I absolutely love lentils, especially in winter; they’re such a satisfying alternative to a meat-based stew. Our recipe this week is from Trisha at Naturally by Trisha.
“This recipe for garlic lentils is a delicious, healthy, hearty and economical meal to feed a family. I normally serve this with a baked potato or my peanut rice (recipe to follow) and a green salad or coleslaw.
In my experience it’s a perfectly acceptable vegetarian option for many a diehard meat-eater. Leftovers are yummy on wholegrain well-buttered toast for breakfast the following day.
Check out these health benefits of lentils; high in fibre, help lower cholesterol, good for heart health, high in vegetable protein, vitamins and minerals, good source of iron, stabilise blood sugar levels and keep you bowels regular.”
Trisha’s Garlic Lentils
Ingredients; 1 heaped cup brown/french lentils, 6 fat cloves garlic, 1 can tomatoes (fresh chopped if you have them), 50 grams butter, 1/2 tsp grainy salt and pepper. (serves 3-4)
Take one cup of (washed) lentils and cover well with water.

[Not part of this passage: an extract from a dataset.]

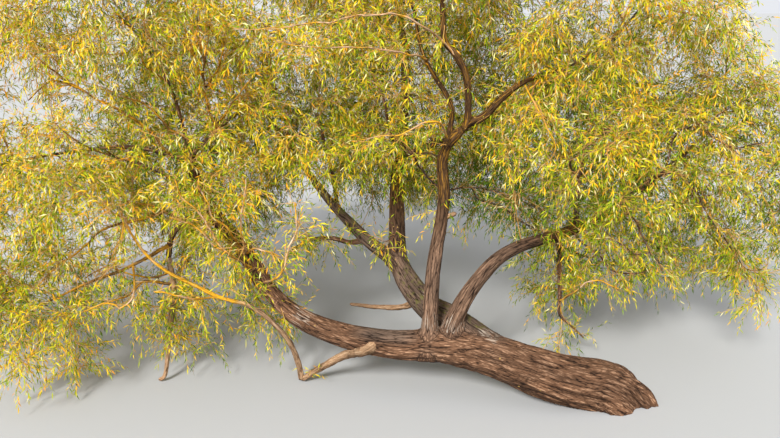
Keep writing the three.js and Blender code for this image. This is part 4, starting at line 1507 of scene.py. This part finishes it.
# Each wood's colours, in the furrows, on the body, on the ridges and where it is old, and how fine it is
WOODS = {
    "bark": bark_material("bark", (0.014, 0.007, 0.004), (0.16, 0.079, 0.04), (0.42, 0.245, 0.145),
        (0.155, 0.107, 0.077), 1.0),
    "pale": bark_material("pale_wood", (0.13, 0.075, 0.038), (0.4, 0.24, 0.13), (0.58, 0.4, 0.25),
        (0.42, 0.29, 0.18), 1.4),
    "ochre": bark_material("ochre_wood", (0.55, 0.26, 0.02), (0.95, 0.5, 0.025), (0.97, 0.64, 0.13),
        (0.82, 0.58, 0.38), 1.4),
    "brown": bark_material("brown_wood", (0.08, 0.04, 0.012), (0.3, 0.165, 0.05), (0.5, 0.3, 0.1),
        (0.85, 0.43, 0.02), 1.4),
}
TWIG = plain_material("twigs", (0.3, 0.15, 0.045), roughness=0.7, specular=0.2)
STEM = plain_material("stems", (0.58, 0.32, 0.09), roughness=0.6, specular=0.2)


def finished(piece, material, nodes=()):
    """Gives a piece its material and its body, and hides the nodes that it stands for."""
    piece.data.materials.clear()
    piece.data.materials.append(material)
    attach(piece, "root")
    if nodes:
        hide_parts(*nodes)


# Stage

FLOOR_SIDE = 300
FLOOR_COLOUR = (0.47, 0.47, 0.46)
SUN_PLACE = (-3.6, -8, 6.8)
SUN_STRENGTH = 4.2
SUN_ANGLE = math.radians(14)
SKY_COLOUR = (0.93, 0.95, 1, 1)
SKY_STRENGTH = 0.88


def make_camera():
    data = bpy.data.cameras.new("camera")
    data.sensor_width = SENSOR
    data.lens = SENSOR * FOCAL_LENGTH / PICTURE_WIDTH
    data.clip_end = 500
    camera = placed("camera", data)
    camera.location = CAMERA_PLACE
    camera.rotation_euler = (math.pi / 2 - CAMERA_TILT, 0, 0)
    bpy.context.scene.camera = camera


def make_sun():
    """One large soft sun, which shines from its place to the origin."""
    data = bpy.data.lights.new("key", "SUN")
    data.energy = SUN_STRENGTH
    data.angle = SUN_ANGLE
    sun = placed("key", data)
    sun.location = SUN_PLACE
    sun.rotation_euler = sun.location.to_track_quat("Z", "Y").to_euler()


def make_stage():
    half = FLOOR_SIDE / 2
    corners = [(-half, -half, 0), (half, -half, 0), (half, half, 0), (-half, half, 0)]
    floor = mesh_object("floor", corners, [[0, 1, 2, 3]])
    floor.data.materials.append(plain_material("floor", FLOOR_COLOUR, roughness=0.9, specular=0.2))
    make_sun()
    world = bpy.data.worlds.new("studio")
    world.use_nodes = True
    background = world.node_tree.nodes["Background"]
    background.inputs["Color"].default_value = SKY_COLOUR
    background.inputs["Strength"].default_value = SKY_STRENGTH
    bpy.context.scene.world = world
    bpy.context.scene.view_settings.view_transform = "Standard"


# Assembly


def with_look(items, *looks):
    return [item for item in items if item.limb.look in looks]


def add_limbs(inner, slender):
    """The limbs that stand for solids, then the stub, the hidden boughs and the thin branches."""
    solid = list(SAMPLED.values())
    thin = [item for item in solid if item.name in UNWELDED]
    stout = [item for item in with_look(solid, "bark") if item.name not in UNWELDED]
    stubs = [sampled(item) for item in STUBS]
    finished(bark_piece(stout), WOODS["bark"], ["trunk", *(item.name for item in stout)])
    # Each piece: its name, its limbs, their sides, how grey they are where old, their wood and their slot
    for name, items, sides, grey, look, slot in (
        ("thin_limbs", thin, 12, 0.5, "bark", "bark"),
        ("bare_limbs", with_look(solid, "pale"), 12, 0.2, "pale", "pale_wood"),
        ("arching_branch", with_look(solid, "ochre"), 12, 1.0, "ochre", "pale_wood"),
        ("stubs", stubs, 8, 0.0, "pale", "pale_wood"),
        ("inner_boughs", with_look(inner, "bark"), 7, 0.7, "bark", "bark"),
        ("inner_stem", with_look(inner, "pale"), 7, 0.7, "pale", "pale_wood"),
        ("inner_branch", with_look(inner, "brown"), 7, 0.7, "brown", "bark"),
        ("dark_branches", with_look(slender, "bark"), 6, 1.0, "bark", "bark"),
        ("brown_branches", with_look(slender, "brown"), 6, 1.0, "brown", "bark"),
        ("ochre_branches", with_look(slender, *IN_FRONT), 6, 1.0, "ochre", "bark"),
    ):
        piece = thin_limbs_piece(name, items, sides, grey)
        finished(piece, WOODS[look], [item.name for item in items if item.name in SAMPLED])


def add_branches(place, radius, chains, side_runs):
    """The grown branches as tubes. Gives each node's smoothed place and that of the node before it."""
    smoothed = place.copy()
    before = place.copy()
    thick, thin = [], []
    for run in chains:
        points = relaxed(place[run])
        smoothed[run[1:]] = points[1:]
        before[run[1:]] = points[:-1]
        sizes = radius[run]
        sizes[0] = sizes[1]
        (thick if sizes[1] > THICK_TWIG else thin).append((points, sizes))
    for runs in side_runs:
        thin += runs
    for piece in triangle_pieces("branches", *twig_arrays(thick, sides=6)):
        piece.data.shade_smooth()
        finished(piece, TWIG)
    for piece in triangle_pieces("twigs", *twig_arrays(thin, sides=3)):
        finished(piece, STEM)
    return smoothed, before


def crown_shoots(skin, grown, smoothed, before, way, radius, chain_of):
    """Shoots on the slim branches, fewer deep in the crown and more at its right."""
    inside = smoothstep(depth_inside(skin, smoothed[grown]), *SHOOTS_INSIDE)
    right = smoothstep(smoothed[grown, 0], *RIGHT_SIDE)
    weight = (radius[grown] < SHOOTS_ON) * (1 + FEWEST_INSIDE - inside) * (1 + MORE_ON_RIGHT * right)
    picked = np.sort(grown[rng.choice(len(grown), CROWN_SHOOTS, p=weight / weight.sum())])
    share = rng.random((CROWN_SHOOTS, 1))
    starts = before[picked] * (1 - share) + smoothed[picked] * share
    least, most = SHOOT_LENGTH
    length = least + (most - least) * rng.random(CROWN_SHOOTS) ** LONG_SHOOTS_RARE
    return grow_shoots(starts, way[picked], chain_of[picked], length, skin)


def bare_wood_shoots(slender, side_runs, spray_place):
    """Short shoots on the thin branches, their side twigs and the limbs. Each of them is a spray."""
    starts, ways, sprays = [], [], []
    for item, runs in zip(slender, side_runs):
        leafy = np.arange(int(LEAFY_FROM * len(item.centre)), len(item.centre), 2)
        starts += [item.centre[leafy], *(points[2:] for points, _ in runs)]
        ways += [item.tangent[leafy], *(np.diff(points, axis=0)[1:] for points, _ in runs)]
        sprays.append(np.full(len(leafy) + (SIDE_TWIG_STEPS - 1) * len(runs), len(spray_place)))
        spray_place.append(item.centre[-1])
    for name, (bare, count) in LIMB_SHOOTS.items():
        start, out = limb_shoot_starts(SAMPLED[name], bare, count)
        starts.append(start)
        ways.append(out)
        sprays.append(np.full(count, len(spray_place)))
        spray_place.append(start.mean(0))
    starts = np.vstack(starts)
    length = rng.uniform(*LIMB_SHOOT_LENGTH, len(starts))
    return grow_shoots(starts, np.vstack(ways), np.concatenate(sprays), length)


def all_shoots(long, short):
    """Both sets of shoots as one. The short ones' rows are filled up."""
    filling = np.zeros((len(short.points), long.points.shape[1] - short.points.shape[1], 3))
    points = np.vstack([long.points, np.hstack([short.points, filling])])
    return Shoots(points, np.r_[long.count, short.count], np.r_[long.spray, short.spray])


def add_foliage(shoots, spray_place, skin, shown):
    """The shoots' stems and their leaves, a piece for each tint. The first one stands for the masses."""
    leaves = leaves_on(shoots)
    hiding = before_limbs(leaves, shown)
    leaves = picked_leaves(leaves, ~hiding)
    for piece in triangle_pieces("stems", *shoot_ribbons(shoots)):
        finished(piece, STEM)
    tints = tint_numbers(leaves, spray_place, depth_inside(skin, leaves.base))
    stands_for = MASS_NAMES
    for number, (name, colour) in enumerate([*LEAF_TINTS, PALE_TINT]):
        some = picked_leaves(leaves, tints == number)
        material = plain_material(f"leaf_{name}", colour, roughness=0.55, specular=0.06)
        for piece in triangle_pieces(f"leaves_{name}", *leaf_arrays(some)):
            finished(piece, material, stands_for)
            stands_for = ()


make_camera()
make_stage()
inner = [sampled(item) for item in INNER_BOUGHS]
slender = thin_branches(inner)
add_limbs(inner, slender)

skin, *skin_box = crown_skin()
nodes = limb_nodes(skin, inner)
first_grown = len(nodes)
colonise(nodes, growth_targets(skin, *skin_box))
grown = np.arange(first_grown, len(nodes))
place, parent, way, fixed, _ = (np.array(field) for field in zip(*nodes))
radius = branch_radii(parent, fixed)
chains, chain_of = branch_chains(parent, fixed, radius)
side_runs = [side_twigs(item) for item in slender]
smoothed, before = add_branches(place, radius, chains, side_runs)

spray_place = [place[run[-1]] for run in chains]
crown = crown_shoots(skin, grown, smoothed, before, way, radius, chain_of)
shoots = all_shoots(crown, bare_wood_shoots(slender, side_runs, spray_place))
shown = [(item, SHOWN[item.name]) for item in [*SAMPLED.values(), *inner] if item.name in SHOWN]
shown += [(item, SHOWN.get(item.name, SHOWN[item.limb.look])) for item in slender]
add_foliage(shoots, np.array(spray_place), skin, shown)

Bring to the boil and simmer for approx half an hour until cooked. Keep an eye on the water level as it can disappear quickly. You’ll need to top the water up once or twice but this is the idea. Ideally when your lentils are properly cooked there will be no water left in the pot, just cooked lentils. Time too can vary depending on the type of lentil.
While the lentils are cooking chop and crush the garlic with the salt. Melt the butter in a good sized frypan, add the crushed salted garlic and gently cook till golden. About now is one of my all time favourite kitchen aromas!
Add the tomatoes, stir to combine and cook for a few minutes then add the cooked lentils. Gently heat for 5 to 10 minutes to reduce any liquid from the tomatoes. It’s not every day that something this simple can taste so good. Grind over black pepper and salt to taste. Enjoy.